1. Rip the sections you are needing, with DVDDecryptor or DVDShrink. Yes, those items are often considered "out-of-date", but they're really only out-of-date WRT decrypting newer forms of copy-protection. Since your family movies are NOT copy-protected, that argument can be ignored and those software are perfectly suited to your needs. They can rip certain IFO references and/or cells - in a sense, pre-editing your clips so you don't have to search through a whole lot (might still have a little extra on each end, however). If necessary, these can also properly combine VOBs into a single, super-VOB file (so you won't have to re-combine one show that when ripped appears as multiple files).
2. Edit with MPEG2Cut2 or Cuttermaran or similar MPEG-aware, GOP level, keyframe-based editor.

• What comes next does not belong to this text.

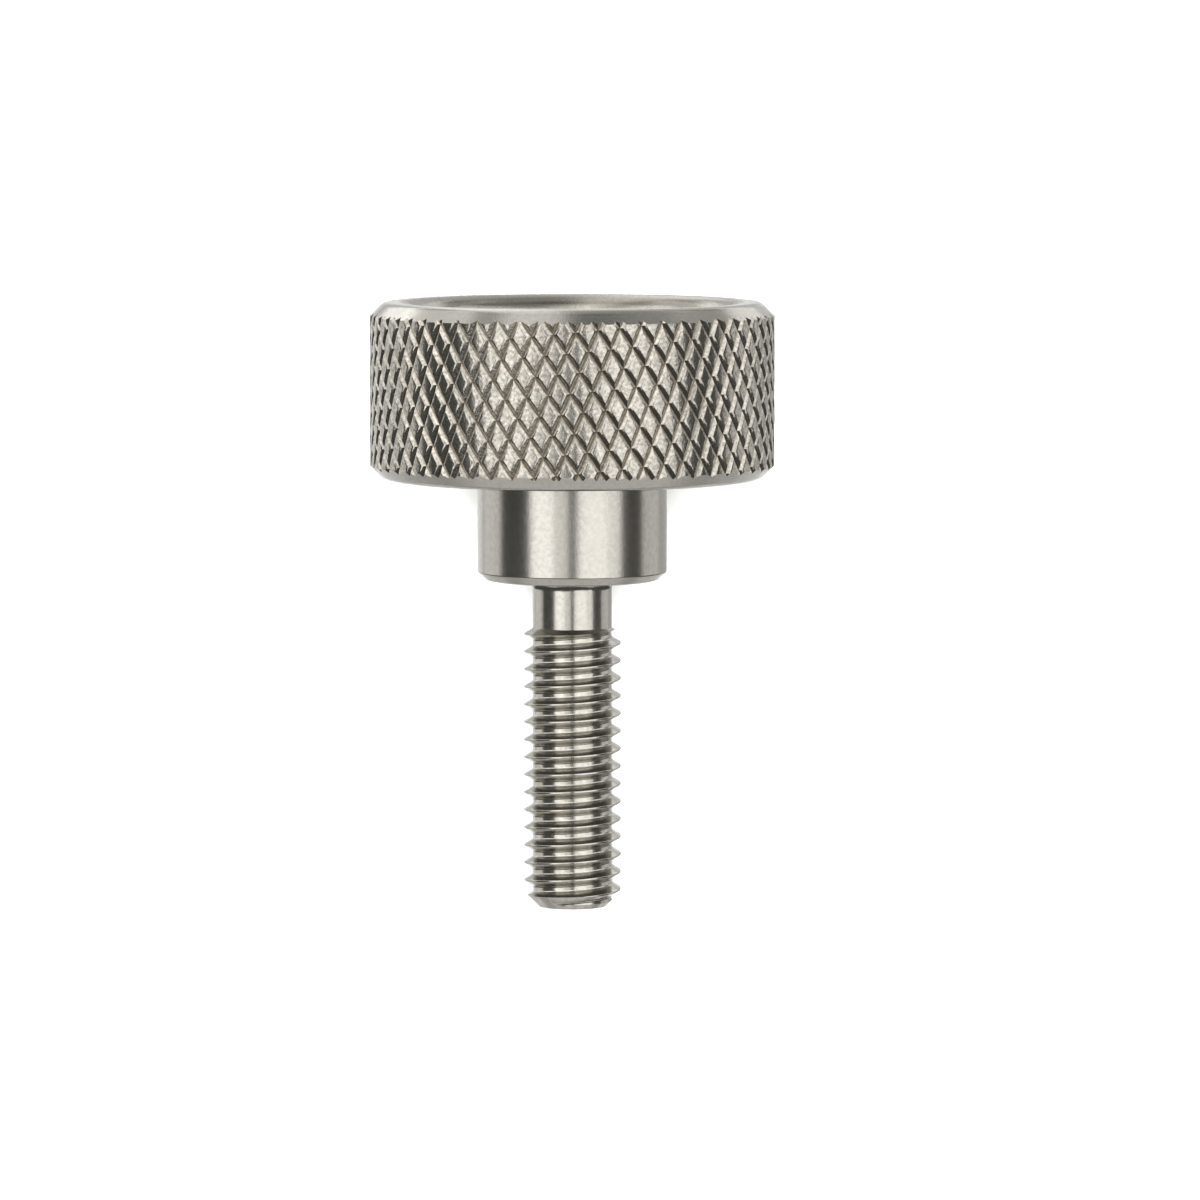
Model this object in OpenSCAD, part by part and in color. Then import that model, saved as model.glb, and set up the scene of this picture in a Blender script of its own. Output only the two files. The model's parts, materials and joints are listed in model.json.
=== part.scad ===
// Knurled thumb screw: one turned piece with a recessed round head, a plain collar,
// an undercut neck and a metric threaded shank, lying on its side as it rests on a table.

/* [Head] */
// Diameter over the knurling
head_d = 16; // [14:0.5:20]
// Thickness of the knurled head
head_h = 7; // [5:0.5:10]
// 45 degree chamfer on both rims of the head
head_chamfer = 0.55; // [0.3:0.05:0.9]

/* [Recess] */
// Diameter of the round recess in the top of the head
recess_d = 12.2; // [8:0.2:12.4]
// Depth of the recess, down to its flat floor
recess_depth = 2; // [1:0.25:3.5]
// 45 degree chamfer at the mouth of the recess
recess_chamfer = 0.3; // [0.1:0.05:0.35]

/* [Knurling] */
// Number of left-hand grooves round the head
left_grooves = 54; // [40:1:60]
// Angle of the left-hand grooves from the axis
left_lean = 35; // [20:1:40]
// Number of right-hand grooves round the head
right_grooves = 60; // [40:1:64]
// Angle of the right-hand grooves from the axis
right_lean = 24; // [20:1:40]
// Depth of a groove below the flat top of a diamond
groove_depth = 0.17; // [0.1:0.01:0.22]
// Angle between the two walls of a groove
groove_angle = 90; // [70:5:95]

/* [Collar] */
// Diameter of the plain collar under the head
collar_d = 7.5; // [6:0.25:10]
// Length of the collar, from the head to its bearing face
collar_h = 4; // [2:0.5:8]
// 45 degree chamfer round the bearing face
collar_chamfer = 0.3; // [0.1:0.05:0.6]

/* [Shank] */
// Length of the shank, from the bearing face to its tip
shank_h = 13; // [9:1:25]
// Diameter of the undercut neck, as deep as the thread
neck_d = 3.14; // [2.6:0.02:3.4]
// Length of the neck between the bearing face and the thread
neck_h = 2; // [1:0.25:4]
// Major diameter of the thread, over its flat crests
thread_d = 4; // [3.5:0.5:5]
// Distance from one thread crest to the next
thread_pitch = 0.7; // [0.6:0.05:1]
// 45 degree chamfer at the tip
tip_chamfer = 0.57; // [0.3:0.01:0.8]

/* [Hidden] */
$fn = 120;

// The screw is drawn standing on its tip, with its axis on Z.
head_base = shank_h + collar_h;
head_top = head_base + head_h;
head_r = head_d / 2;
recess_r = recess_d / 2;
collar_r = collar_d / 2;
neck_r = neck_d / 2;
thread_r = thread_d / 2;
thread_top = shank_h - neck_h;
stock = 0.5;  // bar left outside the knurling, which the knurling takes away

// Thread, as a row of V-shaped ridges with 30 degree flanks and flat crests, each a whole
// turn of its own. It starts with a flank at the neck, and the tip's chamfer cuts it off.
flank = (thread_r - neck_r) * tan(30);
crest_flat = thread_pitch / 8;
highest_crest = thread_top - flank - crest_flat / 2;
whole_ridges = floor((highest_crest - crest_flat / 2 - tip_chamfer) / thread_pitch);
lowest_crest = highest_crest - whole_ridges * thread_pitch;

// Knurling. A place on it is given by two counts: how many left-hand grooves and how many
// right-hand grooves have been passed, so grooves lie at whole numbers. Going once round
// passes all the grooves; going up by one millimetre passes left_rate or right_rate of them.
knurl_base = head_base + head_chamfer;
left_rate = left_grooves * tan(left_lean) / (PI * head_d);
right_rate = right_grooves * tan(right_lean) / (PI * head_d);
cross_rate = left_grooves * right_rate + right_grooves * left_rate;
half_groove = groove_depth * tan(groove_angle / 2);
left_edge = half_groove * left_grooves / (PI * head_d * cos(left_lean));
right_edge = half_groove * right_grooves / (PI * head_d * cos(right_lean));
root_r = head_r - groove_depth;

// Diamonds in each strip between two left-hand grooves, enough to pass both rims
cells = ceil(((head_h + 2 * stock) * cross_rate + left_grooves + right_grooves) / left_grooves);
spare = ceil(right_grooves / left_grooves);
line = cells + spare + 1;

// The screw lies on one diamond at the lower rim of its knurling and on its lowest whole crest.
lie_tilt = atan2(head_r - thread_r, knurl_base - lowest_crest + crest_flat / 2);
lie_height = head_r * cos(lie_tilt) - knurl_base * sin(lie_tilt);
far_end = head_top * cos(lie_tilt) + (head_r - head_chamfer) * sin(lie_tilt);
near_end = -(thread_r - tip_chamfer) * sin(lie_tilt);

// Point at radius r where the counts of left-hand and right-hand grooves are a and b.
// The middle of a diamond, at a half of each, lies on the rim that touches the table.
function knurl_point(r, a, b) =
    let (
        left = a - 0.5,
        right = b - 0.5,
        turn = 90 + 360 * (right_rate * left + left_rate * right) / cross_rate,
        rise = (right_grooves * left - left_grooves * right) / cross_rate
    )
    [r * cos(turn), r * sin(turn), knurl_base + rise];

// First right-hand groove that starts strip i, just above the head
function first_groove(i) =
    floor((right_grooves * i - cross_rate * (head_top + stock - knurl_base)) / left_grooves);

// Index of the crossing of left-hand groove i and right-hand groove j
function crossing(i, j) = (i % left_grooves) * line + j - first_groove(i) + spare;

// Index of corner c of the flat top of diamond k in strip i
function land(i, k, c) = left_grooves * line + 4 * (i * cells + k) + c;

// Outline of the turned piece on one side of its axis, from one ridge below the tip, which
// the tip's cone takes away, up to the recess floor
function turned_outline() = [
    [0, lowest_crest - 3 * thread_pitch],
    for (i = [-2 : whole_ridges])
        let (crest = lowest_crest + i * thread_pitch)
        each [
            [neck_r, crest - crest_flat / 2 - flank],
            [thread_r, crest - crest_flat / 2],
            [thread_r, crest + crest_flat / 2],
            [neck_r, crest + crest_flat / 2 + flank]
        ],
    [neck_r, shank_h],
    [collar_r - collar_chamfer, shank_h],
    [collar_r, shank_h + collar_chamfer],
    [collar_r, head_base],
    [head_r - head_chamfer, head_base],
    [head_r + stock, knurl_base + stock],
    [head_r + stock, head_top - head_chamfer - stock],
    [head_r - head_chamfer, head_top],
    [recess_r + recess_chamfer, head_top],
    [recess_r, head_top - recess_chamfer],
    [recess_r, head_top - recess_depth],
    [0, head_top - recess_depth],
];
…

3. Once you have your edited MPEG, you would just re-author with a proper DVD Authoring app, such as DVDLab, DVDAuthorGUI, DVDStyler, etc.
4. Burn with ImgBurn.
5. Enjoy!
Scott -
Thankyou everyone for your advice. Unfortunately I no longer have the original 8mm tapes(I wish!). Back in the day DVD's were the latest thing and computers were years away. I imagine that today's magic will also be obsolete tomorrow. In the meantime I will work through all your suggestions. It is a big learning curve for a Nana, especially the technical terms but I am enjoying the journey!